Problem details —
Of the material below, the lines to be retyped are those from the line containing "Recreate this object as parametric OpenSCAD" through the line containing "sheet_t = 0.5; // [0.3:0.1:1]", inclusive; reproduce them exactly.

━━━━

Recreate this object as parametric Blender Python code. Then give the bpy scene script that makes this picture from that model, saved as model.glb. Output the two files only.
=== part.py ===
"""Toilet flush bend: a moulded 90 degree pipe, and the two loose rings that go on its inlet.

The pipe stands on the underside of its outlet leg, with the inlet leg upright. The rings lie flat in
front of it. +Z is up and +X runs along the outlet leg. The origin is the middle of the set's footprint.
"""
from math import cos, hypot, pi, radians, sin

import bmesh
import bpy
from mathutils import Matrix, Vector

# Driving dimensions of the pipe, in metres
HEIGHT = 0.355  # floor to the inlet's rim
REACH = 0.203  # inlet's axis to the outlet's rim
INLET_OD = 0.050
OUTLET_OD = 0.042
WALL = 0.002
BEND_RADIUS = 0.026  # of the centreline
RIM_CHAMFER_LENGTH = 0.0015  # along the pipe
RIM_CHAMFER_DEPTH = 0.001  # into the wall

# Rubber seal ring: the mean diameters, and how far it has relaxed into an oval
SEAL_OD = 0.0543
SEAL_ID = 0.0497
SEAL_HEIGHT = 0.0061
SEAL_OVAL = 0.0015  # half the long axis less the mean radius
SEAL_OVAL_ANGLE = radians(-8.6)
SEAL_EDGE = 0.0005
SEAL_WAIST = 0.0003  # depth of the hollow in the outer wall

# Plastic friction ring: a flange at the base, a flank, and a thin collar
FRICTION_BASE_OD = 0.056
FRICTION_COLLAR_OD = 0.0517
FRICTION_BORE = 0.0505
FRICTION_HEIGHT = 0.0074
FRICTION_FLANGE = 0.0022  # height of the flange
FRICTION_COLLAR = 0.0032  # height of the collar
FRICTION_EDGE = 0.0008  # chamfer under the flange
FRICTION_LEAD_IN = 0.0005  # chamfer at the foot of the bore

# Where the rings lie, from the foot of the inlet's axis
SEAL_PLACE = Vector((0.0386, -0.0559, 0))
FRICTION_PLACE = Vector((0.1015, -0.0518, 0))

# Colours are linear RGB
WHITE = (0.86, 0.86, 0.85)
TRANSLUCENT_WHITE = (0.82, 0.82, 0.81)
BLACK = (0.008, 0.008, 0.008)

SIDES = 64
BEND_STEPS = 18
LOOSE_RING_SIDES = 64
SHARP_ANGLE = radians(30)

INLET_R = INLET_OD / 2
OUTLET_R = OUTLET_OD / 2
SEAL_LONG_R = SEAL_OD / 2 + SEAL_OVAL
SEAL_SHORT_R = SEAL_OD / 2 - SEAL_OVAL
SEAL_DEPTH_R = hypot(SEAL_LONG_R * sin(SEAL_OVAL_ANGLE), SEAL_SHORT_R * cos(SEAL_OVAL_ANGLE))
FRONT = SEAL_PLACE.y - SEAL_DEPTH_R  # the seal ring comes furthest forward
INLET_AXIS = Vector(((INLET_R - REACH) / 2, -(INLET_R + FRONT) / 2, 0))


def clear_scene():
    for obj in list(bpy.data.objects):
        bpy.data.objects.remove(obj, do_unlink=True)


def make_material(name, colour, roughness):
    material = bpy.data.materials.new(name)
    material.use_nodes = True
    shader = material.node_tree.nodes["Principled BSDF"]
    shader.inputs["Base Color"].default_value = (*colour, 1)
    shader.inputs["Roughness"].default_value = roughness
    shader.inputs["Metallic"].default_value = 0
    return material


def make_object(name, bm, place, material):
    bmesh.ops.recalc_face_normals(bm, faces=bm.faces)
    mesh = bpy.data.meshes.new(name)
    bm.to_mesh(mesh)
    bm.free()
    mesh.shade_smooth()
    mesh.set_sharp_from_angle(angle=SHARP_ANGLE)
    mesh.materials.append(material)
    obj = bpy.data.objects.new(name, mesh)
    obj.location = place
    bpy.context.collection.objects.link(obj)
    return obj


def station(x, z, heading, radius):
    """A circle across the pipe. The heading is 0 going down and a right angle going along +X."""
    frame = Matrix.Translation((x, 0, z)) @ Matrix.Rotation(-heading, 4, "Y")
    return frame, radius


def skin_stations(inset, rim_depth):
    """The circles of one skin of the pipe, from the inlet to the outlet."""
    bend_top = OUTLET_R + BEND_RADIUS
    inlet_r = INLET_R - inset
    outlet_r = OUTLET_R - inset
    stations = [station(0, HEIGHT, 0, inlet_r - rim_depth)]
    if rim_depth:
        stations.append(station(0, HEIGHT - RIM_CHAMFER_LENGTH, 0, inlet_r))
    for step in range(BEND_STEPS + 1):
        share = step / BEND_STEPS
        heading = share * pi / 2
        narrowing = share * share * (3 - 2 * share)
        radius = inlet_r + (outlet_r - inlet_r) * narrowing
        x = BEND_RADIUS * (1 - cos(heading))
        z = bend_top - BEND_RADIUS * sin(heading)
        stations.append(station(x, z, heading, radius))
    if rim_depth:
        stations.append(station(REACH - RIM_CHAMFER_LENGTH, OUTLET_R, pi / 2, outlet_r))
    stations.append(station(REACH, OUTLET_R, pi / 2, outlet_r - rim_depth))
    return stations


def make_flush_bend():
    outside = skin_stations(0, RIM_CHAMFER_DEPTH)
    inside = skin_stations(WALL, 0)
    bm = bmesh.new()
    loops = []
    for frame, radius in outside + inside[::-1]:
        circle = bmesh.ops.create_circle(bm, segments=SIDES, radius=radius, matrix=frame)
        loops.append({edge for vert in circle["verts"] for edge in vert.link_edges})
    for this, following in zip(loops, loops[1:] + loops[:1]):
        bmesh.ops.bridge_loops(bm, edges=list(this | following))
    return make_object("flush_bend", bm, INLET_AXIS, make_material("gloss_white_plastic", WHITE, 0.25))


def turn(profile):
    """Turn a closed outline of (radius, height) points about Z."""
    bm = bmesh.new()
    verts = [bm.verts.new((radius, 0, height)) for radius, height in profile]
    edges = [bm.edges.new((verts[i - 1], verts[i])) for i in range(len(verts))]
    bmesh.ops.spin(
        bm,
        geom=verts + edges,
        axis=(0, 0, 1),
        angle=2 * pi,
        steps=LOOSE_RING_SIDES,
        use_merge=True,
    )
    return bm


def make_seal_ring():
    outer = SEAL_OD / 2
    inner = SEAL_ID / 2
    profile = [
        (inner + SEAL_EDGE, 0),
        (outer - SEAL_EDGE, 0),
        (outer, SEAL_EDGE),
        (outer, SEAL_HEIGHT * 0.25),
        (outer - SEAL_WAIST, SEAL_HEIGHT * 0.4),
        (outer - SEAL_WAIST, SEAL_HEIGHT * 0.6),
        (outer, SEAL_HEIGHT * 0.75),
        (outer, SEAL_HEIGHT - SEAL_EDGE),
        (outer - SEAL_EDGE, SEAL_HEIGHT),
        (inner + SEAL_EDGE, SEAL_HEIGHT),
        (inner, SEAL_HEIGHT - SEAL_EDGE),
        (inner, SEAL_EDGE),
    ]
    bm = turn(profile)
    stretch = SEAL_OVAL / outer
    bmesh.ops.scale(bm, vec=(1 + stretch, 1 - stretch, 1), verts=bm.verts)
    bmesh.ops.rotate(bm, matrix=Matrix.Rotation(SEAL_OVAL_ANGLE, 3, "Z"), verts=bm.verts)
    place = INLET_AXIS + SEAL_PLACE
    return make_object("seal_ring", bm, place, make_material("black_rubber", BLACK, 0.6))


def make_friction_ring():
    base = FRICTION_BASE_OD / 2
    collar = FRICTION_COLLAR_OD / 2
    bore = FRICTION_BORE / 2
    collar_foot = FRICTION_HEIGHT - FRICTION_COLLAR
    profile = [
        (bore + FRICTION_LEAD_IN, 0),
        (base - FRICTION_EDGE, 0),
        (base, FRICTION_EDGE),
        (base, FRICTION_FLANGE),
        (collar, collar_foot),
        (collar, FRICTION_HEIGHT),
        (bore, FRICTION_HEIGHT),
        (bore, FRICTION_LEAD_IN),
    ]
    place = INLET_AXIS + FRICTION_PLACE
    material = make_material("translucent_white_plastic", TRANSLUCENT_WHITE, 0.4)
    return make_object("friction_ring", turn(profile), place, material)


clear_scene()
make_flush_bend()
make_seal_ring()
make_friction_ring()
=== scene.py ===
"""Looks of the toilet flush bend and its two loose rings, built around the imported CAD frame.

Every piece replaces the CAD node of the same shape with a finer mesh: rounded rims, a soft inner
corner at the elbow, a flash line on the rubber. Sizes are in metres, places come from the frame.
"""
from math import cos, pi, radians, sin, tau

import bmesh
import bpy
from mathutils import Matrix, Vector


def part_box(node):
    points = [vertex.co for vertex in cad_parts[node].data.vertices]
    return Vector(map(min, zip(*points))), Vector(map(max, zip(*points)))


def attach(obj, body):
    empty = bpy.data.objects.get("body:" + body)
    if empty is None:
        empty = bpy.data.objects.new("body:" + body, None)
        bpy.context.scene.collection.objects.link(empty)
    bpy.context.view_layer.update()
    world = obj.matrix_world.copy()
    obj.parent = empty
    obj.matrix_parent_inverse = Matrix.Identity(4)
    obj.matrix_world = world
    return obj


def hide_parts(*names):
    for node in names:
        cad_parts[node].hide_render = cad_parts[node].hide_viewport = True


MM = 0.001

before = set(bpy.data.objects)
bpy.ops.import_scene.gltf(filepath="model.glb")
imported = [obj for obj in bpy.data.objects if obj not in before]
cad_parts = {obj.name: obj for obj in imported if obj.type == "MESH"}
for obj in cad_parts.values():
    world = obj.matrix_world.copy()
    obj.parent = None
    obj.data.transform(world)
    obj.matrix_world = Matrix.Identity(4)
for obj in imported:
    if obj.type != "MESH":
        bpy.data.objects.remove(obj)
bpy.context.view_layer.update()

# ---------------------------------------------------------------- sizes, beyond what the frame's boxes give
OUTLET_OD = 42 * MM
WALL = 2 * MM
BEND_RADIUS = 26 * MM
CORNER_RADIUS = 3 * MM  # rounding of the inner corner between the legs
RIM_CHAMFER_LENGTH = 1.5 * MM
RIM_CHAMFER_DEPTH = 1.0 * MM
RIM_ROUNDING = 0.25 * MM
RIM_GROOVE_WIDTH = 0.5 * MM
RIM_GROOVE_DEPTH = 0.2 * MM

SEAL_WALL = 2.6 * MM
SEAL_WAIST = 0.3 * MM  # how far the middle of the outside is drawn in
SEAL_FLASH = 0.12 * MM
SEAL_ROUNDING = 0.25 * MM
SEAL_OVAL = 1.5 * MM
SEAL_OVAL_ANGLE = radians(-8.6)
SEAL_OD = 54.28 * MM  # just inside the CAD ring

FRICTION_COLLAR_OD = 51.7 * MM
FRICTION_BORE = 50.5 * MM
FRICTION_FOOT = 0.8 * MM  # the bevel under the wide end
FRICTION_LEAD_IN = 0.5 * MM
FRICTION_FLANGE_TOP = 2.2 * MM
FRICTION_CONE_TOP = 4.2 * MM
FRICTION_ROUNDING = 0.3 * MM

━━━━

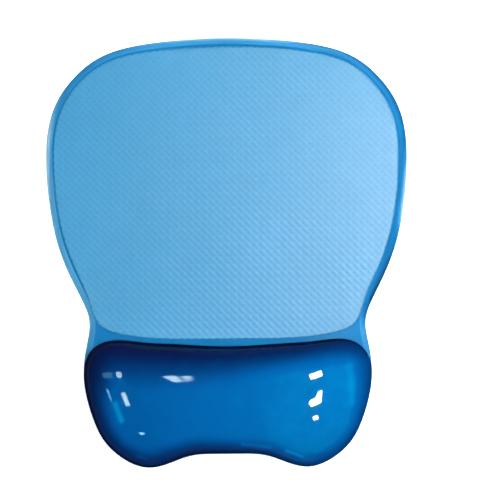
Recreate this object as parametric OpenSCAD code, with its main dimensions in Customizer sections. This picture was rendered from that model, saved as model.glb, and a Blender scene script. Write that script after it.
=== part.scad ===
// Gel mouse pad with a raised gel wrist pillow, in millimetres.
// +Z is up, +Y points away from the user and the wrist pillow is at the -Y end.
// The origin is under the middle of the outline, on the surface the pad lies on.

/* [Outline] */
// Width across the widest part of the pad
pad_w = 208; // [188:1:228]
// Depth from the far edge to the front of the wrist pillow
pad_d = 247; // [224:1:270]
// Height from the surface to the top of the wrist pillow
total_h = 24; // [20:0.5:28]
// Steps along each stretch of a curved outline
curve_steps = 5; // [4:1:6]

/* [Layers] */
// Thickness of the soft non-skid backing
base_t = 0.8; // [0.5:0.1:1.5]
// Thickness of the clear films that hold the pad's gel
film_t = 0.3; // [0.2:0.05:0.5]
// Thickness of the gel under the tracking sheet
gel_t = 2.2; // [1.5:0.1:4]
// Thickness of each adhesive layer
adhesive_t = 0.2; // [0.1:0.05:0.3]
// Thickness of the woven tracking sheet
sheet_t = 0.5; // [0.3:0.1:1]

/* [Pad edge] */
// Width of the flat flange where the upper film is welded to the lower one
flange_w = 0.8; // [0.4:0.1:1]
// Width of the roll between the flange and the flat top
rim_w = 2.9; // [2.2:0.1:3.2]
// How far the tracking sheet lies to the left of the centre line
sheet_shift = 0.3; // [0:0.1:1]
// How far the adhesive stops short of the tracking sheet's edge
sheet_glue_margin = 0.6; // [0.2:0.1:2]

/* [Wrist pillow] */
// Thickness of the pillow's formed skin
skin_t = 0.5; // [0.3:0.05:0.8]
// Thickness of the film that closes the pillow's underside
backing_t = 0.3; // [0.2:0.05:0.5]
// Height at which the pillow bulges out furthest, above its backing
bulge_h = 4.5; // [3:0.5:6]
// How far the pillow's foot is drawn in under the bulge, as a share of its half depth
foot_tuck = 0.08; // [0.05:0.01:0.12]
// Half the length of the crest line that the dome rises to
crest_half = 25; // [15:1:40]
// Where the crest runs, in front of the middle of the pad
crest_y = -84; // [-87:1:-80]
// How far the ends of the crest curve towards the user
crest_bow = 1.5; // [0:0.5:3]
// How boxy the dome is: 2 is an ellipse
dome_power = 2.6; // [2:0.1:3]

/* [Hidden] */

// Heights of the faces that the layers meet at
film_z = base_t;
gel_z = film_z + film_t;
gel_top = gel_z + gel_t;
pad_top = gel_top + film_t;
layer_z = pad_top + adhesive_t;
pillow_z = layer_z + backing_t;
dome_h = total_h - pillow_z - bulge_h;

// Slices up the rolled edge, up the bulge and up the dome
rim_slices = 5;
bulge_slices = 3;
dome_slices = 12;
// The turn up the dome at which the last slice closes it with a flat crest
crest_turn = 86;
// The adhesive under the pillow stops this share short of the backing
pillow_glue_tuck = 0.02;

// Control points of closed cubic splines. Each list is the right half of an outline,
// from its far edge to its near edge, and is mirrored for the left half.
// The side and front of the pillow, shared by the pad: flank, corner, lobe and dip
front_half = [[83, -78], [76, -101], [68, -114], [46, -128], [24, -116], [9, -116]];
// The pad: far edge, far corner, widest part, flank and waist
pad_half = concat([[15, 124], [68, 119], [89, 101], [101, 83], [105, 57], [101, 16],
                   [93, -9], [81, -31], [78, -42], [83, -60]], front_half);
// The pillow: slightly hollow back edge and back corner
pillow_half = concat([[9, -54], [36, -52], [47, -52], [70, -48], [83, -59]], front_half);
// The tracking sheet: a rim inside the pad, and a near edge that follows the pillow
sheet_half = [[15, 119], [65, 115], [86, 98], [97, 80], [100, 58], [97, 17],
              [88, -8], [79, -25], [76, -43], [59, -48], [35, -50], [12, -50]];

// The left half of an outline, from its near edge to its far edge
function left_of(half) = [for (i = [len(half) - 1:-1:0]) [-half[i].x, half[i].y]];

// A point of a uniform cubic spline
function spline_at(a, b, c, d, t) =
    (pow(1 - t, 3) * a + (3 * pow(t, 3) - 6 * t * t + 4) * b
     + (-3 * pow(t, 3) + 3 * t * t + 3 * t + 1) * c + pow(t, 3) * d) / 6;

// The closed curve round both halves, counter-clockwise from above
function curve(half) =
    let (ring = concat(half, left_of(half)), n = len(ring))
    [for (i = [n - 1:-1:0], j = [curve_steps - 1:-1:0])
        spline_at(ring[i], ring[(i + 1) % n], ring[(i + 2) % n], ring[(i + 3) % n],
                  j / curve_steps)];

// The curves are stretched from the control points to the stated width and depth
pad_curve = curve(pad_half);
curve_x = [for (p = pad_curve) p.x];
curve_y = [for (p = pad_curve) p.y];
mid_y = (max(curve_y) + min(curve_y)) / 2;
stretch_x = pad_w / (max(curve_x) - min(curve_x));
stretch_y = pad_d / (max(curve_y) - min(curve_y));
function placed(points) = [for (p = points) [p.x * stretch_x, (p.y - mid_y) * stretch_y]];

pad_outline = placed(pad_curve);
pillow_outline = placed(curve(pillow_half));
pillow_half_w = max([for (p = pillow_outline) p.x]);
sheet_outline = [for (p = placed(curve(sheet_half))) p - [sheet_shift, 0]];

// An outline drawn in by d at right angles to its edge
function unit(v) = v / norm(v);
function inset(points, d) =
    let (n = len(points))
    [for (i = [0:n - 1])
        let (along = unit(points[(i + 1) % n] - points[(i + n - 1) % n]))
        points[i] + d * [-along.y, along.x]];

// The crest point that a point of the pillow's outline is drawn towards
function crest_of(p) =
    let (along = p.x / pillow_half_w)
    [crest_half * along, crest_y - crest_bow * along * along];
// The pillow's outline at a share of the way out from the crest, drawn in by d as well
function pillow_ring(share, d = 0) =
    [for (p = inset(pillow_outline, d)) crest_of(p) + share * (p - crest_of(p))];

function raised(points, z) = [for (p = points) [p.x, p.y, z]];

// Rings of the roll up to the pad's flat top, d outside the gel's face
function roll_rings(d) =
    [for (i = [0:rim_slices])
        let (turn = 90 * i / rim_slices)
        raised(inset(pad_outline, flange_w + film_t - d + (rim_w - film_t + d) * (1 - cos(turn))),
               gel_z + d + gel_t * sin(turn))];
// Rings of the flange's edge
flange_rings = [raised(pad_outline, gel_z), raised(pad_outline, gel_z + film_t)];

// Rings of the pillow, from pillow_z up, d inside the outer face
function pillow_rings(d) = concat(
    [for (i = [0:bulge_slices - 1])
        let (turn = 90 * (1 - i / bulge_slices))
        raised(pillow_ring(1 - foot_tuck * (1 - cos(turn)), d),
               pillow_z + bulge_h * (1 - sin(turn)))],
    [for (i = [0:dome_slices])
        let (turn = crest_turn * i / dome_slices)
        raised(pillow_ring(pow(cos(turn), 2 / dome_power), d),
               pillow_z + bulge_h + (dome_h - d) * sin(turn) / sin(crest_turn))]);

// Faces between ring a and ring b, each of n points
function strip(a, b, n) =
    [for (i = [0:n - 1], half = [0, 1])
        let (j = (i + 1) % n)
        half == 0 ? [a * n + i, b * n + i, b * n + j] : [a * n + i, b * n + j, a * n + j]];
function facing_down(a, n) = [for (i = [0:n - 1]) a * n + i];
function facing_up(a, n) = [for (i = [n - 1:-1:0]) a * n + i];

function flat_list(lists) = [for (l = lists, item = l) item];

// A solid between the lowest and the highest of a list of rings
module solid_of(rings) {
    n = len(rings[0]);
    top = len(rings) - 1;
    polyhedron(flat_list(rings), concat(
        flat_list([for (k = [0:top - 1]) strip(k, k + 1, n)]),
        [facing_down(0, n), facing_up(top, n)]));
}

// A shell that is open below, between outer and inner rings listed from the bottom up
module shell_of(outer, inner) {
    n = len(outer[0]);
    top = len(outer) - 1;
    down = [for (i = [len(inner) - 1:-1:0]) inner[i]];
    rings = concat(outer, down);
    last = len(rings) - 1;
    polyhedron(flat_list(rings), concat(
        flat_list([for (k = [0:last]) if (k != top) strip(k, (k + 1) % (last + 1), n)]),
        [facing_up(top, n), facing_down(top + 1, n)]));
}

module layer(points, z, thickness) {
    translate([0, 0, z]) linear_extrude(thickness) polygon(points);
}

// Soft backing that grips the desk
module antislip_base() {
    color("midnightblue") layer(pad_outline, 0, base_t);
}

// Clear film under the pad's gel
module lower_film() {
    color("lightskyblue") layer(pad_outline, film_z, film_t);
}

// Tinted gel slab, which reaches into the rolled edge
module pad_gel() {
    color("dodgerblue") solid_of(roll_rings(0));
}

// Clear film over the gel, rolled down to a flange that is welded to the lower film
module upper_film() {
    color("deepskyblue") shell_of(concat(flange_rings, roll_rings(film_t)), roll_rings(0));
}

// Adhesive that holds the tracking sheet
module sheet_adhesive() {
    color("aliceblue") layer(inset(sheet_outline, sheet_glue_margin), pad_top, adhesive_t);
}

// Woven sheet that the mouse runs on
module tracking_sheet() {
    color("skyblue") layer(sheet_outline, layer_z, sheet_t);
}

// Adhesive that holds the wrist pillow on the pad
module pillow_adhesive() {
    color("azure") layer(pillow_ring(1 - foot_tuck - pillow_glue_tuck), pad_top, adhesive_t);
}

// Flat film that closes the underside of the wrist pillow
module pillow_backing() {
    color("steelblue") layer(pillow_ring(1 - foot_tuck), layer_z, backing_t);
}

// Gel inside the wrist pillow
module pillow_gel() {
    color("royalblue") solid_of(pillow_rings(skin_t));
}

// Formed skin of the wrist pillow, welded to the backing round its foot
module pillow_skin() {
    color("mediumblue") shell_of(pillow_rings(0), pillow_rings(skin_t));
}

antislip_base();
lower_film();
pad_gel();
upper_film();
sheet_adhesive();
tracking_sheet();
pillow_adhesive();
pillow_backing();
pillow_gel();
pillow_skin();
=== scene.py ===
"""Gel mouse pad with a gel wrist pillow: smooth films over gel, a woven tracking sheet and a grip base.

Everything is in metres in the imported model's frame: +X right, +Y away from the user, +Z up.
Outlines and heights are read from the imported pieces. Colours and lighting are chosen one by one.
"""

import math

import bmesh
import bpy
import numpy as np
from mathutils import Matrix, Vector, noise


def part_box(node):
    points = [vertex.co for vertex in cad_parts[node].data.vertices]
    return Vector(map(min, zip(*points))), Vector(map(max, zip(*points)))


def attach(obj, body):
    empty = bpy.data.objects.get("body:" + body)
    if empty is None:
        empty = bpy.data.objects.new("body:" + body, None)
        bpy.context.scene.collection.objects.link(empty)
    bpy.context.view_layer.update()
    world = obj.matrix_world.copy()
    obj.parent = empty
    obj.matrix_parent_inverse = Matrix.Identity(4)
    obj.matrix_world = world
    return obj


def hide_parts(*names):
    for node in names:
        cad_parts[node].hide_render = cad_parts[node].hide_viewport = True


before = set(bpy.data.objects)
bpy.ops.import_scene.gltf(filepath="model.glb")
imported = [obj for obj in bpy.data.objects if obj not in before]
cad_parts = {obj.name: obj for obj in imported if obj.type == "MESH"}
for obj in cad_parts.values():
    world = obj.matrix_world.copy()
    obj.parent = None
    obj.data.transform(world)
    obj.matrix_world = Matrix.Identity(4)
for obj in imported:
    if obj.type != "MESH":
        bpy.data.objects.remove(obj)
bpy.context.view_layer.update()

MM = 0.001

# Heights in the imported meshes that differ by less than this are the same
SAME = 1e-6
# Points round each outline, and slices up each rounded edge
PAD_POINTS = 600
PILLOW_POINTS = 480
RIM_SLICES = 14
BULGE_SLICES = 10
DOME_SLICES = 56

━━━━

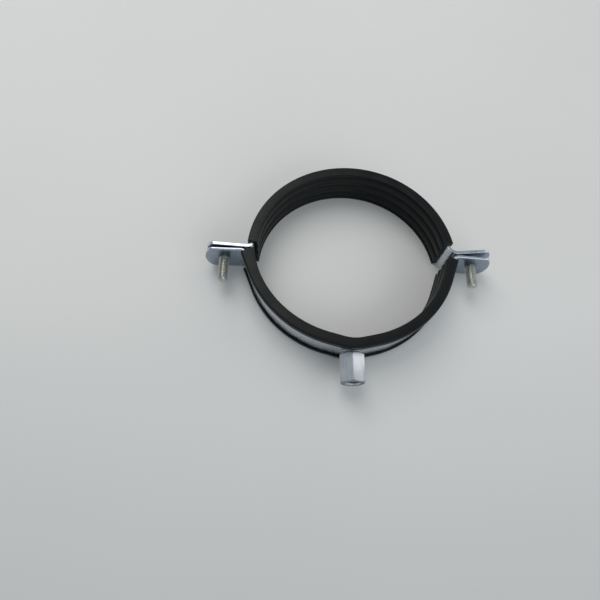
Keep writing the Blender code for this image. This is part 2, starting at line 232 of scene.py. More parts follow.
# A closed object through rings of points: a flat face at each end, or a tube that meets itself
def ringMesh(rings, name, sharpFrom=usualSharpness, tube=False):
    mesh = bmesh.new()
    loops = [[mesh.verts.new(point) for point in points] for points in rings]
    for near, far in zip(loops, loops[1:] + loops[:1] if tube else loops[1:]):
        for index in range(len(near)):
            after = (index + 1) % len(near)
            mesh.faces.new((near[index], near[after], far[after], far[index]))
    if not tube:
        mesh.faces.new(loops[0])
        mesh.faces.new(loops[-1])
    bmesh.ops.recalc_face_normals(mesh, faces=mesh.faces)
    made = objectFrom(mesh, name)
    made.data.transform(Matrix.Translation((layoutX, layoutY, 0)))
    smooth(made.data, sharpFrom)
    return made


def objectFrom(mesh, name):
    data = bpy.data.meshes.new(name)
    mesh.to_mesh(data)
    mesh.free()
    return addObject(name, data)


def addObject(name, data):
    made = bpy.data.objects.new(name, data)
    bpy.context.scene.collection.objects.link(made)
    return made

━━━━

Solution for this task —
Recreate this object as parametric OpenSCAD code, with its main dimensions in Customizer sections. This picture was rendered from that model, saved as model.glb, and a Blender scene script. Write that script after it.
=== part.scad ===
// Gel mouse pad with a raised gel wrist pillow, in millimetres.
// +Z is up, +Y points away from the user and the wrist pillow is at the -Y end.
// The origin is under the middle of the outline, on the surface the pad lies on.

/* [Outline] */
// Width across the widest part of the pad
pad_w = 208; // [188:1:228]
// Depth from the far edge to the front of the wrist pillow
pad_d = 247; // [224:1:270]
// Height from the surface to the top of the wrist pillow
total_h = 24; // [20:0.5:28]
// Steps along each stretch of a curved outline
curve_steps = 5; // [4:1:6]

/* [Layers] */
// Thickness of the soft non-skid backing
base_t = 0.8; // [0.5:0.1:1.5]
// Thickness of the clear films that hold the pad's gel
film_t = 0.3; // [0.2:0.05:0.5]
// Thickness of the gel under the tracking sheet
gel_t = 2.2; // [1.5:0.1:4]
// Thickness of each adhesive layer
adhesive_t = 0.2; // [0.1:0.05:0.3]
// Thickness of the woven tracking sheet
sheet_t = 0.5; // [0.3:0.1:1]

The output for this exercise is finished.